## Information provided
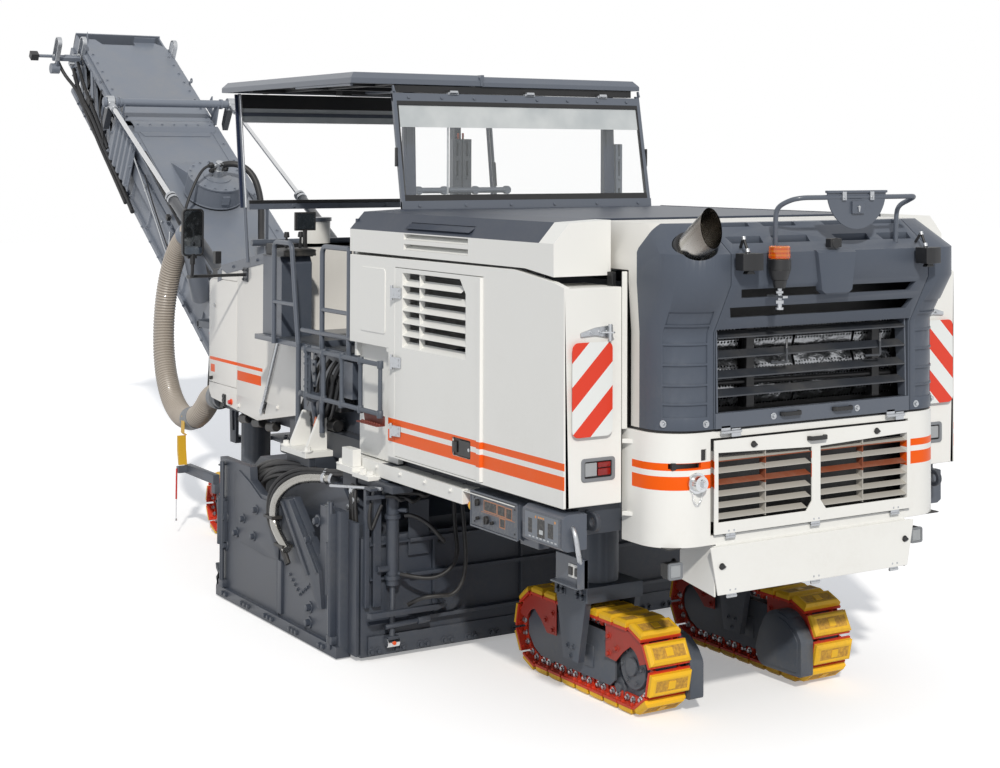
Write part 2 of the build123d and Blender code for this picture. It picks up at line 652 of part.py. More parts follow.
# Ladders, stowed along the sides
for name, side in (("left_ladder", 1), ("right_ladder", -1)):
    y = side * 1620
    with BuildPart() as ladder:
        for z in (1720, 2060):
            rod((2290, y, z), (3600, y, z), 17)
        for i in range(5):
            x = 2300 + 310 * i
            rod((x, y, 1720), (x, y, 2060), 15)
        rod(on_ladder_pin(side, -110), on_ladder_pin(side, 30), ladder_pin_r)
    ladder.part.label = name
    export_step(ladder.part, f"parts/{name}.step")

# Front body: two tank sides, joined above the passage of the loading belt
with BuildPart() as front_body:
    side_slab(
        (
            (4300, beam_z[1]),
            (4300, 2000),
            (4890, 2000),
            ledge[0],
            ledge[1],
            (front_x, 2380),
            (front_x, 1620),
            (6350, beam_z[1]),
        ),
        (-front_y, front_y),
    )
    tunnel = ((4200, 1400), (4200, 2600), (5400, 2600), (front_x + 50, 2350), (front_x + 50, 1400))
    side_slab(tunnel, (-tunnel_y, tunnel_y), Mode.SUBTRACT)
    for side in (1, -1):
        rod(
            (front_axle[0], side * front_axle[1], 1400),
            (front_axle[0], side * front_axle[1], guide_z[1] + 10),
            guide_r + 20,
            Mode.SUBTRACT,
        )
    # Slot that the right front tube of the canopy sinks into
    slot_x = (visor_foot[0] - 40, visor_foot[0] + 180)
    block(slot_x, (visor_y[0] - 30, visor_y[0] + 30), (visor_foot[1] - canopy_drop - 110, 3000), Mode.SUBTRACT)
front_body.part.label = "front_body"
export_step(front_body.part, "parts/front_body.step")

# Loading conveyor: a closed trough from the drum housing up to the front
with BuildPart() as loading_conveyor:
    side_slab(trough, (-480, 480))
    side_slab(((4810, 440), (4830, 430), (6970, 1890), (6950, 1910)), (-450, 450), Mode.SUBTRACT)
loading_conveyor.part.label = "loading_conveyor"
export_step(loading_conveyor.part, "parts/loading_conveyor.step")

# Hazard boards on the back of the towers, work lamps and control boxes
with BuildPart() as hazard_boards:
    both_sides((-30, -24), (1238, 1520), (1840, 2400))
    both_sides((-24, 0), (1300, 1460), (1900, 1930))
    both_sides((-24, 0), (1300, 1460), (2300, 2330))
hazard_boards.part.label = "hazard_boards"
export_step(hazard_boards.part, "parts/hazard_boards.step")

with BuildPart() as control_panels:
    both_sides((620, 1240), (1425, 1520), (1120, 1360))
    both_sides((100, 600), (1425, 1540), (1190, 1370))
    both_sides((300, 1100), (1420, 1425), (1200, 1400))
control_panels.part.label = "control_panels"
export_step(control_panels.part, "parts/control_panels.step")

with BuildPart() as work_lamps:
    both_sides((-180, -60), (tail_y - 65, tail_y + 35), (1060, 1160))
    both_sides((-130, -110), (tail_y - 28, tail_y - 2), (1160, tail_z[0]))
    both_sides((4600, 4700), (1105, 1205), (1300, 1390))
    for side in (1, -1):
        arm_foot = side * (front_y + seat_gap)
        arm_x, arm_y, arm_z = mirror_x + 160, side * 1740, 2480
        bent_tube(
            ((arm_x, arm_foot, arm_z), (arm_x, arm_y, arm_z), (mirror_x, arm_y, arm_z), (mirror_x, arm_y, 2700)), 60, 14
        )
        block((mirror_x - 20, mirror_x + 20), sorted((side * 1640, side * 1840)), (2660, 3060))
work_lamps.part.label = "work_lamps"
export_step(work_lamps.part, "parts/work_lamps.step")

# Suction hose from the discharge conveyor round to the front body
with BuildPart() as suction_hose:
    bent_tube(
        (
            (front_beam_x + 0.3, 1080, 1330),
            (6860, 1080, 1330),
            (7100, 1080, 1120),
            (7700, 1060, 1000),
            (8350, 1000, 1350),
            (8500, 960, 2000),
            (8200, 930, 2600),
            (7900, 900, 2780),
        ),
        180,
        105,
    )
suction_hose.part.label = "suction_hose"
export_step(suction_hose.part, "parts/suction_hose.step")

# Canopy: roof, posts with screen frames, and panes
with BuildPart() as canopy_roof:
    side_slab(
        (
            (roof_x[0], roof_z[0] + 40),
            (roof_x[0] + 40, roof_z[0]),
            (roof_x[1] - 40, roof_z[0]),
            (roof_x[1], roof_z[0] + 40),
            (roof_x[1] - 160, roof_z[1]),
            (roof_x[0] + 160, roof_z[1]),
        ),
        roof_y,
    )
canopy_roof.part.label = "canopy_roof"
export_step(canopy_roof.part, "parts/canopy_roof.step")

screen_y = 1110


def visor_x(z):
    """Station of the raked front tubes at a height."""
    return visor_foot[0] + (z - visor_foot[1]) * visor_lean


with BuildPart() as canopy_frame:
    for x, y in posts:
        half = (post_size[0] / 2, post_size[1] / 2)
        block((x - half[0], x + half[0]), (y - half[1], y + half[1]), (2320, roof_z[0]))
    for side in (1, -1):
        side_rail = ((2980, 3110), (3010, 3110), (3190, 3980), (3160, 3980))
        side_slab(side_rail, sorted((side * screen_y, side * (screen_y - 30))))
    block((2980, 3010), (-screen_y, screen_y), (3090, 3125))
    block((3150, 3270), (-screen_y, screen_y), (3980, roof_z[0]))
    tube_top = roof_z[0] - 2.5
    for y in visor_y:
        rod((visor_foot[0], y, visor_foot[1]), (visor_x(tube_top), y, tube_top), visor_r)
    bar_x = visor_x(3855)
    block((bar_x - visor_r, bar_x + visor_r), visor_y, (3840, 3870))
canopy_frame.part.label = "canopy_frame"
export_step(canopy_frame.part, "parts/canopy_frame.step")

with BuildPart() as canopy_screens:
    side_slab(((2992, 3125), (2998, 3125), (3178, 3980), (3172, 3980)), (-screen_y + 30, screen_y - 30))
    pane_z = (3870, roof_z[0])
    side_slab(
        [(visor_x(z) + off, z) for z, off in ((pane_z[0], -3), (pane_z[0], 3), (pane_z[1], 3), (pane_z[1], -3))],
        (visor_y[0] + 20, visor_y[1] - 20),
    )
canopy_screens.part.label = "canopy_screens"
export_step(canopy_screens.part, "parts/canopy_screens.step")

# Slew frame: turntable, cheeks and masts that carry the discharge conveyor
with BuildPart() as slew_frame:
    rod((slew_x, 0, slew_z[1] + 0.5), (slew_x, 0, slew_z[1] + 60), 300)
    block((slew_x, luff_x + 40), (-280, 280), (slew_z[1] + 20, slew_z[1] + 60))
    block((luff_x - 100, luff_x + 40), (-cheek_y[1], cheek_y[1]), (slew_z[1] + 20, slew_z[1] + 60))
    for side in (1, -1):
        side_slab(
            (
                (luff_x - 100, slew_z[1] + 20),
                (luff_x + 40, slew_z[1] + 20),
                (luff_x + 90, luff_z),
                (mast[0] + 60, mast[1] - 60),
                (mast[0] + 60, mast[1] + 60),
                (mast[0] - 60, mast[1] + 60),
                (luff_x - 100, luff_z),
            ),
            sorted((side * cheek_y[0], side * cheek_y[1])),
        )
        rod((luff_x, side * 505, luff_z), (luff_x, side * cheek_y[1], luff_z), 40)
        rod((mast[0], side * cheek_y[1], mast[1]), (mast[0], side * (cylinder_y + 45), mast[1]), 30)
slew_frame.part.label = "slew_frame"
export_step(slew_frame.part, "parts/slew_frame.step")

# Luff cylinders: barrels on the masts, rods towards the cross tube
up = math.radians(boom_angle)
tube_at = (
    luff_x + cross_tube[0] * math.cos(up) - cross_tube[1] * math.sin(up),
    luff_z + cross_tube[0] * math.sin(up) + cross_tube[1] * math.cos(up),
)
stay_l = math.hypot(tube_at[0] - mast[0], tube_at[1] - mast[1])
stay = ((tube_at[0] - mast[0]) / stay_l, (tube_at[1] - mast[1]) / stay_l)


def on_stay(distance, y):
    """A point on the axis of a luff cylinder."""
    return (mast[0] + stay[0] * distance, y, mast[1] + stay[1] * distance)


with BuildPart() as luff_barrels:
    for side in (1, -1):
        y = side * cylinder_y
        rod(on_stay(60, y), on_stay(1700, y), 50)
        rod(on_stay(200, y), on_stay(1710, y), 25 + running_gap, Mode.SUBTRACT)
        rod((mast[0], y - 30, mast[1]), (mast[0], y + 30, mast[1]), 62)
        rod((mast[0], y - 40, mast[1]), (mast[0], y + 40, mast[1]), 30 + running_gap, Mode.SUBTRACT)
luff_barrels.part.label = "luff_barrels"
export_step(luff_barrels.part, "parts/luff_barrels.step")

with BuildPart() as luff_rods:
    for side in (1, -1):
        y = side * cylinder_y
        rod(on_stay(900, y), on_stay(stay_l - 60, y), 25)
luff_rods.part.label = "luff_rods"
export_step(luff_rods.part, "parts/luff_rods.step")

# Discharge conveyor in its own plane: X along the boom, Z away from the cover
boom = Plane(
    origin=(X0 + luff_x, 0, luff_z),
    x_dir=(math.cos(up), 0, math.sin(up)),
    z_dir=(-math.sin(up), 0, math.cos(up)),
)


def on_boom(along, off):
    """Station and height of a point given along the boom and off its axis."""
    return (
        luff_x + along * math.cos(up) - off * math.sin(up),
        luff_z + along * math.sin(up) + off * math.cos(up),
    )


def boom_block(x, y, z, mode=Mode.ADD):
    """A box in the boom's plane."""
    with Locations(((x[0] + x[1]) / 2, (y[0] + y[1]) / 2, (z[0] + z[1]) / 2)):
        Box(x[1] - x[0], y[1] - y[0], z[1] - z[0], mode=mode)


with BuildPart(boom) as conveyor_frame:
    for side in (1, -1):
        side_slab(
            [
                on_boom(*point)
                for point in (
                    (-350, -300),
                    (-350, 10),
                    (-100, 70),
                    (290, 140),
                    (320, 200),
                    (boom_l - 300, 200),
                    (boom_l - 300, -300),
                )
            ],
            sorted((side * 500, side * 520)),
        )
        boom_block((300, boom_l - 300), sorted((side * 500, side * 520)), (-420, -300))
    boom_block((900, boom_l - 100), (-boom_half, boom_half), (200, 220))
    boom_block((300, boom_l - 300), (-500, 500), (-440, -420))
    with Locations((cross_tube[0], 0, cross_tube[1])):
        Cylinder(45, 2 * 780, rotation=(90, 0, 0))
    for side in (1, -1):
        boom_block(
            (cross_tube[0] - 60, cross_tube[0] + 60), sorted((side * 530, side * 550)), (200, cross_tube[1])
        )
    with Locations((2740, 0, 220 + 125)):
        Cylinder(310, 250)
    for side in (1, -1):
        boom_block((-100, 4200), sorted((side * 520, side * 560)), (-120, 60))
    for side in (1, -1):
        boom_block((boom_l - 300, boom_l), sorted((side * 500, side * 520)), (-240, 200))
    boom_block((boom_l - 110, boom_l), (-520, 520), (200, 220))
    boom_block((boom_l - 20, boom_l), (-520, 520), (60, 220))
    with Locations((0, 0, 0)):
        Cylinder(40 + running_gap, 1300, rotation=(90, 0, 0), mode=Mode.SUBTRACT)
conveyor_frame.part.label = "conveyor_frame"
export_step(conveyor_frame.part, "parts/conveyor_frame.step")

with BuildPart(boom) as conveyor_belt:
    boom_block((-300, boom_l - 330), (-425, 425), (60, 75))
    boom_block((-300, boom_l - 330), (-425, 425), (-280, -265))
    for x in (-200, boom_l - 450):
        with Locations((x, 0, -102.5)):
            Cylinder(162.2, 900, rotation=(90, 0, 0))
            Cylinder(30, 1000 - 2 * seat_gap, rotation=(90, 0, 0))
conveyor_belt.part.label = "conveyor_belt"
export_step(conveyor_belt.part, "parts/conveyor_belt.step")
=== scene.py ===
import math

import bmesh
import bpy
from mathutils import Matrix, Vector


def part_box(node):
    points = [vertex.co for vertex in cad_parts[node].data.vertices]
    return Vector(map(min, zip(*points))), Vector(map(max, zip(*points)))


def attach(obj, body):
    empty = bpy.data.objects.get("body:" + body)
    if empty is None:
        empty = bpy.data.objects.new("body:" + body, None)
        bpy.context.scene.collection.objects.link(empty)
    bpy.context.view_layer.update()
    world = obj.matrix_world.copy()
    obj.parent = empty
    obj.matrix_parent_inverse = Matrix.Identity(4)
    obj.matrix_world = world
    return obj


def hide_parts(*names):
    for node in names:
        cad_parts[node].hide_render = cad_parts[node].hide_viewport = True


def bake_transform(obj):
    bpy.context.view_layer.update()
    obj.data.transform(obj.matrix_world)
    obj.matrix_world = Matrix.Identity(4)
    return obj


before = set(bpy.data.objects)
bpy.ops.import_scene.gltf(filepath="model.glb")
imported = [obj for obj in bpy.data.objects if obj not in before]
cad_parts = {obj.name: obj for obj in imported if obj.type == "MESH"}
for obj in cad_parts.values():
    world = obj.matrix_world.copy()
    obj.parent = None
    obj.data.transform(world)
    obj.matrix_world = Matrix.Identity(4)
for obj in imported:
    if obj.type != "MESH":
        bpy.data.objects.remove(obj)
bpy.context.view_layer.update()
tower_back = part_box("radiator")[0].x - 0.060


def at(x, y, z):
    """A point in millimetres: forward of the towers' back faces, left of the middle, above the ground."""
    return Vector((tower_back + x / 1000, y / 1000, z / 1000))


# Stand, camera and daylight. The planer is parked on a pale floor under a bright sky, with a soft sun
# high behind its left rear corner, and is looked at from behind and to the left.
scene = bpy.context.scene
scene.view_settings.view_transform = "Standard"
eye = bpy.data.cameras.new("camera")
eye.sensor_width = 36
eye.lens = 65.53
eye.shift_x, eye.shift_y = -0.1275, -0.2605
eye.clip_end = 200
camera = bpy.data.objects.new("camera", eye)
scene.collection.objects.link(camera)
# The lens is shifted, so a view from anywhere else turns and rises by as much, which keeps the object in
# the middle.
camera.rotation_mode = "QUATERNION"
turn_back = math.atan(eye.shift_x * eye.sensor_width / eye.lens)
camera.delta_rotation_quaternion = (math.cos(turn_back / 2), 0, 0, math.sin(turn_back / 2))
camera.delta_location = (0, 0, 5.4)
yaw, pitch, roll = -0.5896, 0.0198, 0.0021
ahead = Vector((math.cos(pitch) * math.cos(yaw), math.cos(pitch) * math.sin(yaw), math.sin(pitch)))
flat_right = ahead.cross(Vector((0, 0, 1))).normalized()
flat_up = flat_right.cross(ahead)
right = math.cos(roll) * flat_right + math.sin(roll) * flat_up
up = math.cos(roll) * flat_up - math.sin(roll) * flat_right
turned = Matrix((right, up, -ahead)).transposed().to_4x4()
camera.matrix_world = Matrix.Translation(at(-9075.5, 7187.9, 3474.8)) @ turned
scene.camera = camera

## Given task
Looking at the data above, return every line from the one with "bpy.context.scene.collection.objects.link(empty)" down to the one with "return Vector((tower_back +", exactly and inclusively.

## Exercise answer
        bpy.context.scene.collection.objects.link(empty)
    bpy.context.view_layer.update()
    world = obj.matrix_world.copy()
    obj.parent = empty
    obj.matrix_parent_inverse = Matrix.Identity(4)
    obj.matrix_world = world
    return obj


def hide_parts(*names):
    for node in names:
        cad_parts[node].hide_render = cad_parts[node].hide_viewport = True


def bake_transform(obj):
    bpy.context.view_layer.update()
    obj.data.transform(obj.matrix_world)
    obj.matrix_world = Matrix.Identity(4)
    return obj


before = set(bpy.data.objects)
bpy.ops.import_scene.gltf(filepath="model.glb")
imported = [obj for obj in bpy.data.objects if obj not in before]
cad_parts = {obj.name: obj for obj in imported if obj.type == "MESH"}
for obj in cad_parts.values():
    world = obj.matrix_world.copy()
    obj.parent = None
    obj.data.transform(world)
    obj.matrix_world = Matrix.Identity(4)
for obj in imported:
    if obj.type != "MESH":
        bpy.data.objects.remove(obj)
bpy.context.view_layer.update()
tower_back = part_box("radiator")[0].x - 0.060


def at(x, y, z):
    """A point in millimetres: forward of the towers' back faces, left of the middle, above the ground."""
    return Vector((tower_back + x / 1000, y / 1000, z / 1000))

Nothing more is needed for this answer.